Stated exercise – Quote verbatim everything from the line containing "front_housing();" down to the line containing "for node in", with both of those lines included and no others.

Source records:
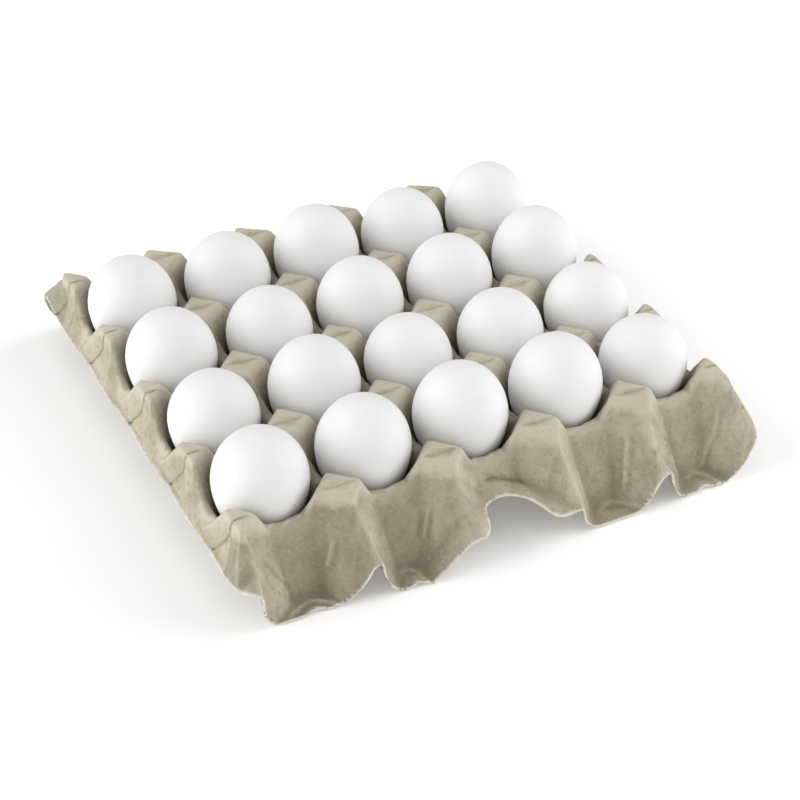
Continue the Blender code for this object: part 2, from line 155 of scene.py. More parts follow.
def ease(pts, tris, rounds):
    """Rounds the folds; the trimmed edge only slides along itself."""
    edges, _, count = sides(tris)
    rim = np.zeros(len(pts), bool)
    rim[edges[count == 1]] = True
    inner = edges[~(rim[edges[:, 0]] & rim[edges[:, 1]]) | (count == 1)]
    start = np.concatenate([inner[:, 0], inner[:, 1]])
    end = np.concatenate([inner[:, 1], inner[:, 0]])
    keep = ~rim[start] | rim[end]
    start, end = start[keep], end[keep]
    degree = np.maximum(np.bincount(start, minlength=len(pts)), 1)[:, None]
    for _ in range(rounds):
        total = np.zeros_like(pts)
        for axis in range(3):
            total[:, axis] = np.bincount(start, pts[end, axis], len(pts))
        pts = pts + EASE_PUSH * (total / degree - pts)
    return pts


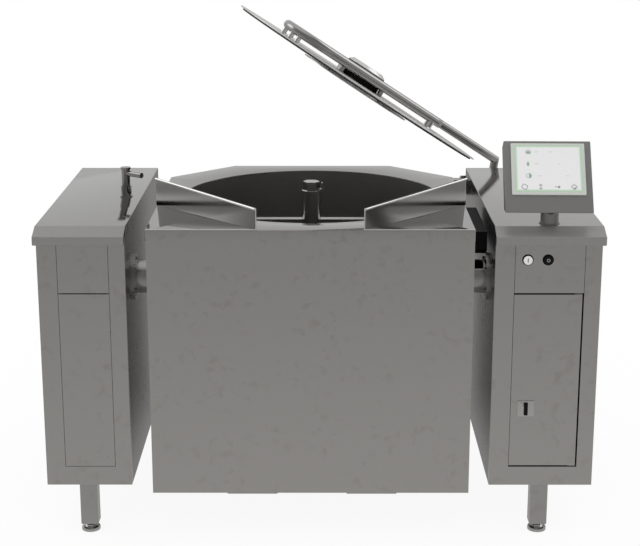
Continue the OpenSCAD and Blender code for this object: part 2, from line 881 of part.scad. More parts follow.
// Contact blocks on the back of the bezels
module switch_blocks() {
    block_w = 28;
    block_l = 34;
    color(black) put() for (x = [on_x, off_x])
        translate([x, front_set + sheet + bezel_t, work_h - button_drop]) rotate([-90, 0, 0]) difference() {
            translate([-block_w / 2, -block_w / 2, 0]) cube([block_w, block_w, block_l]);
            translate([0, 0, -over])
                cylinder(r = plunger_r + cap_fit, h = button_travel + bezel_t + 2 * over);
        }
}

// Button cap with its plunger; the cap stands clear of the bottom of the well by its travel
module button(x) {
    cap_t = 3;
    translate([x, front_set, work_h - button_drop]) rotate([90, 0, 0]) {
        translate([0, 0, button_travel + clear]) cylinder(d = button_d, h = cap_t);
        translate([0, 0, -sheet - bezel_t])
            cylinder(r = plunger_r, h = sheet + bezel_t + button_travel + cap_t);
    }
}

module on_button() {
    color(white) put() button(on_x);
}

module off_button() {
    color(black) put() button(off_x);
}

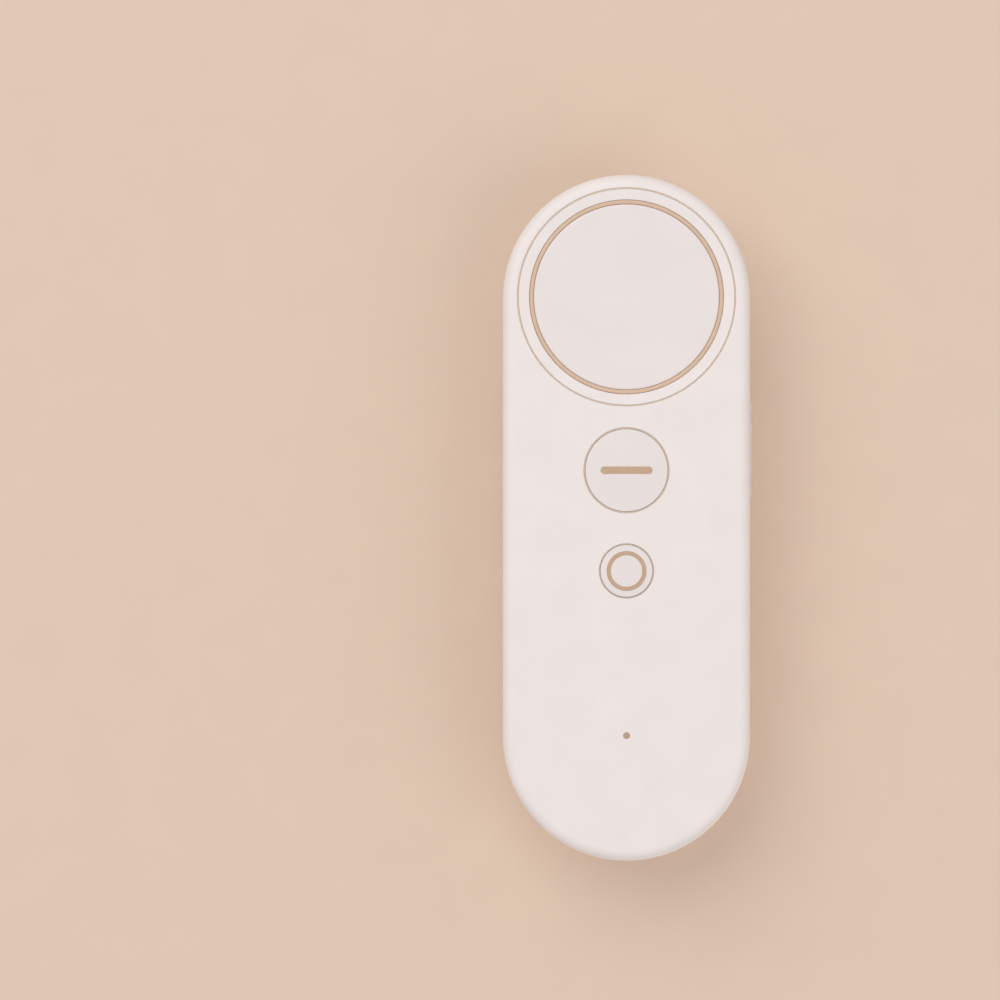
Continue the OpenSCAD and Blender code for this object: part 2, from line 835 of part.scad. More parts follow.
module contact_positive() {
    board_contact(-1);
}

module contact_negative() {
    board_contact(1);
}

// A tapered coil along +Y, wide end at its plate
module battery_spring() {
    gap = pocket_y[1] - pocket_y[0] - 2 * plate_t - cell_l;
    color(steel) rotate([-90, 0, 0]) translate([0, 0, coil_wire])
        coil(3.6, 2.4, gap - 2 * coil_wire, 4, coil_wire);
}

module battery_spring_left() {
    translate([-cell_x, pocket_y[0] + plate_t, cell_z]) battery_spring();
}

module battery_spring_right() {
    translate([cell_x, pocket_y[1] - plate_t, cell_z]) rotate([0, 0, 180]) battery_spring();
}

// ---- Fasteners ----

// A pan-head screw pointing up, its head just under z = 0
module screw(r, length, head_r, head_h) {
    color(steel) difference() {
        union() {
            translate([0, 0, -head_h]) cylinder(r = head_r, h = head_h);
            translate([0, 0, -0.2]) cylinder(r = r, h = length + 0.2);
        }
        for (a = [0, 90]) rotate(a) translate([0, 0, -head_h])
            cube([head_r * 1.3, head_r * 0.26, 1.2], center = true);
    }
}

module housing_screws() {
    for (p = screw_points) translate([p[0], p[1], deck_z]) screw(screw_r, 10.5, 1.9, 1.2);
}

module board_screws() {
    for (y = board_screw_y) translate([0, y, board_top]) mirror([0, 0, 1]) screw(0.7, 4, 1.4, 0.8);
}

front_housing();
rear_housing();
battery_cover();
touchpad_bezel();
touchpad_seal();
touchpad_surface();
touchpad_ring();
touchpad_sensor_board();
touchpad_carrier();
touchpad_flex();
at_y(pad_y) plunger(carrier_bottom, pad_travel);  // touchpad_plunger
at_y(pad_y) tact_switch(6);  // touchpad_switch
menu_button();
menu_button_bar();
at_y(menu_y) plunger(cap_bottom, button_travel);  // menu_plunger
at_y(menu_y) tact_switch(5);  // menu_switch
home_button();
home_button_ring();
at_y(home_y) plunger(cap_bottom, button_travel);  // home_plunger
at_y(home_y) tact_switch(5);  // home_switch
button_seal();
status_light_pipe();
status_led();
main_board();
processor();
motion_sensor();
compass_sensor();
radio_module();
board_passives();
flex_connector();
hall_sensor();
trigger();
trigger_magnet();
trigger_pin();
trigger_spring();
volume_rocker();
volume_marks();
volume_pin();
volume_switches();
battery_tray();
battery_left();
battery_right();
contact_bridge();
contact_positive();
contact_negative();
battery_spring_left();
battery_spring_right();
housing_screws();
board_screws();
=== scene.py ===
"""Looks of a handheld motion controller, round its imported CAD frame. Lengths are in metres."""

import json
import math

import bpy
from mathutils import Matrix, Vector


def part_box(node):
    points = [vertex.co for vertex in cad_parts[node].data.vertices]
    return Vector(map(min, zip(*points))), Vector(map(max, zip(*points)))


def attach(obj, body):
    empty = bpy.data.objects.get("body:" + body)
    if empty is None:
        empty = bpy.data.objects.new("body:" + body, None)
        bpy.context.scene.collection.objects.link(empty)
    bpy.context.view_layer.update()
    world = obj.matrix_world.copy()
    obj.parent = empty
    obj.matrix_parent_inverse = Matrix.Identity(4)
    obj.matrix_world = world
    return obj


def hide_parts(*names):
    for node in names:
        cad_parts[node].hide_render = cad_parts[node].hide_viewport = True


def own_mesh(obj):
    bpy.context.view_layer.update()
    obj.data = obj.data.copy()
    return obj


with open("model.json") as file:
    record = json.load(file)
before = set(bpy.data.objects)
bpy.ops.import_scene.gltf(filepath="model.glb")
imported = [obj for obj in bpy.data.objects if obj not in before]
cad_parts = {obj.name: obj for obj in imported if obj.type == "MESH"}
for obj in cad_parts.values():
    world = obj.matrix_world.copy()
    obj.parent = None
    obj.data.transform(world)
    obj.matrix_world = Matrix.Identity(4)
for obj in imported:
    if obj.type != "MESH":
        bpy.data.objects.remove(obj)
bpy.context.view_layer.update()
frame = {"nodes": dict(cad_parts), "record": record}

MM = 0.001
NODES = frame["nodes"]
SLOT_OF = {row["node"]: row["material_slot"] for row in frame["record"]["subparts"]}

# Colours, as linear red, green and blue
WHITE = (0.832, 0.759, 0.741)
TAN = (0.56, 0.37, 0.245)
SILICONE = (0.66, 0.49, 0.37)
# The ring's tan is the tan plastic painted lighter: painted light that offsets the shade in the gap
# round the ring
RING_TAN_PAINTED_LIGHTER = (0.68, 0.48, 0.34)
FLOOR = (0.72, 0.56, 0.44)
BLACK = (0.022, 0.022, 0.024)
NICKEL = (0.68, 0.66, 0.62)
COPPER = (0.72, 0.36, 0.18)
GOLD = (0.78, 0.55, 0.24)

# How much each CAD node's sharp edges are rounded, in millimetres
EDGE_SOFTNESS = {
    "trigger": 0.4, "volume_rocker": 0.2, "battery_tray": 0.15, "battery_cover": 0.12,
    "processor": 0.08, "motion_sensor": 0.06, "compass_sensor": 0.05, "radio_module": 0.15,
    "board_passives": 0.05, "hall_sensor": 0.06, "status_led": 0.05,
    "touchpad_switch": 0.08, "menu_switch": 0.08, "home_switch": 0.08, "volume_switches": 0.08,
    "contact_bridge": 0.06, "contact_positive": 0.06, "contact_negative": 0.06,
    "housing_screws": 0.12, "board_screws": 0.1, "trigger_magnet": 0.1,
}

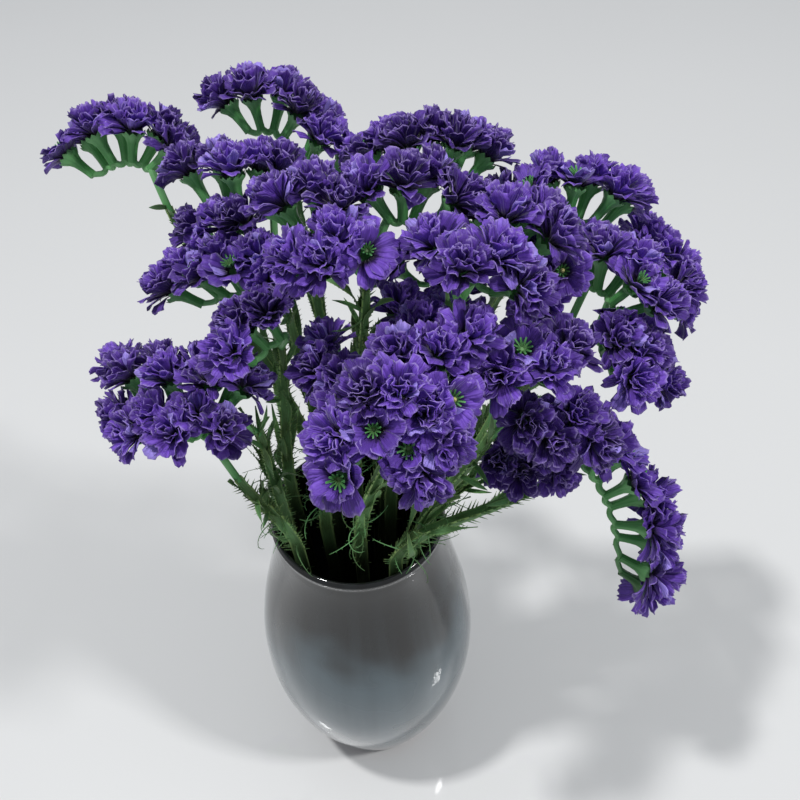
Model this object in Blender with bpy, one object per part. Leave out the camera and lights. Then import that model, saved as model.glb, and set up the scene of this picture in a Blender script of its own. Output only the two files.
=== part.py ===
"""A bunch of purple statice standing in a glazed vase.

Every stem is a winged, toothed stalk that leans out of the vase's mouth and forks into
one-sided sprays. A spray is a zigzag stalk with a row of green cups, and each cup holds a
ruffled purple bloom. The green parts of one stem are one solid, and so are the blooms of
one spray. The vase's base is centred on the origin, +Z is up and -Y faces the viewer.
"""

import math
import random

import bmesh
import bpy
from mathutils import Matrix, Vector

MM = 0.001
UP = Vector((0, 0, 1))
SHARP_ANGLE = math.radians(50)

# The gap that pieces keep to one another, in millimetres.
CLEARANCE = 0.35

# The vase, in millimetres.
VASE_HEIGHT = 200
BELLY_RADIUS = 55.5
BELLY_HEIGHT = 90
SHOULDER_FULLNESS = 1.15
RIM_RADIUS = 39.5
FOOT_RADIUS = 35
FOOT_ROUNDING = 2
WALL = 3.5
LIP = 2
FLOOR = 8
VASE_SIDES = 24
WALL_STEPS_BELOW_BELLY = 4
WALL_STEPS_ABOVE_BELLY = 5

# The winged stalk below the fork, in millimetres. It leaves the vase along its own slant
# and arrives at the fork bent a little upright, over these shares of the way.
STALK_CORE = 1.7
STALK_WING = 3.3
STALK_TAPER = 0.62
STALK_LEAVING = 0.34
STALK_ARRIVING = 0.30
STALK_UPRIGHT = 0.25
WINGS = 3
WING_TOOTH = 0.24
WING_TWIST = 0.8
RINGS_IN_VASE = 2
RINGS_ABOVE_VASE = 8

# How far below the fork a spray is rooted, and how much lower each further one is.
SPRAY_ROOT_DEPTH = 2.4
SPRAY_ROOT_STEP = 1.0

# The spray's zigzag stalk, the cups on it and the blooms in them, in millimetres.
RACHIS_WIDTH = 2.7
ZIGZAG = 1.2
CUP_LENGTH = 11.5
CUP_NECK_HEIGHT = 4
CUP_NECK = 1.15
CUP_MOUTH = 3.3
FACE_SQUARE = 0.8
FAN = 0.032
HALF_SPAN = 0.05

# A bloom's petals. Distances are shares of its radius and rises are shares of its depth.
PETALS = 5
BLOOM_RADIUS = 12.4
BLOOM_DEPTH = 12.8
BLOOM_BASE = 3.2
TIP_SPREADS = (0.95, 1.08)
TIP_RISES = (0.70, 0.90)
TIP_TWIST = 0.02
NOTCH_SPREAD = 0.68
NOTCH_RISE = 0.6
TUFT_SPREAD = 0.42
TUFT_RISES = (0.86, 1.04)
CENTRE_RISE = 0.72
HEART_RISE = 0.52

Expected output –
front_housing();
rear_housing();
battery_cover();
touchpad_bezel();
touchpad_seal();
touchpad_surface();
touchpad_ring();
touchpad_sensor_board();
touchpad_carrier();
touchpad_flex();
at_y(pad_y) plunger(carrier_bottom, pad_travel);  // touchpad_plunger
at_y(pad_y) tact_switch(6);  // touchpad_switch
menu_button();
menu_button_bar();
at_y(menu_y) plunger(cap_bottom, button_travel);  // menu_plunger
at_y(menu_y) tact_switch(5);  // menu_switch
home_button();
home_button_ring();
at_y(home_y) plunger(cap_bottom, button_travel);  // home_plunger
at_y(home_y) tact_switch(5);  // home_switch
button_seal();
status_light_pipe();
status_led();
main_board();
processor();
motion_sensor();
compass_sensor();
radio_module();
board_passives();
flex_connector();
hall_sensor();
trigger();
trigger_magnet();
trigger_pin();
trigger_spring();
volume_rocker();
volume_marks();
volume_pin();
volume_switches();
battery_tray();
battery_left();
battery_right();
contact_bridge();
contact_positive();
contact_negative();
battery_spring_left();
battery_spring_right();
housing_screws();
board_screws();
=== scene.py ===
"""Looks of a handheld motion controller, round its imported CAD frame. Lengths are in metres."""

import json
import math

import bpy
from mathutils import Matrix, Vector


def part_box(node):
    points = [vertex.co for vertex in cad_parts[node].data.vertices]
    return Vector(map(min, zip(*points))), Vector(map(max, zip(*points)))


def attach(obj, body):
    empty = bpy.data.objects.get("body:" + body)
    if empty is None:
        empty = bpy.data.objects.new("body:" + body, None)
        bpy.context.scene.collection.objects.link(empty)
    bpy.context.view_layer.update()
    world = obj.matrix_world.copy()
    obj.parent = empty
    obj.matrix_parent_inverse = Matrix.Identity(4)
    obj.matrix_world = world
    return obj


def hide_parts(*names):
    for node in names:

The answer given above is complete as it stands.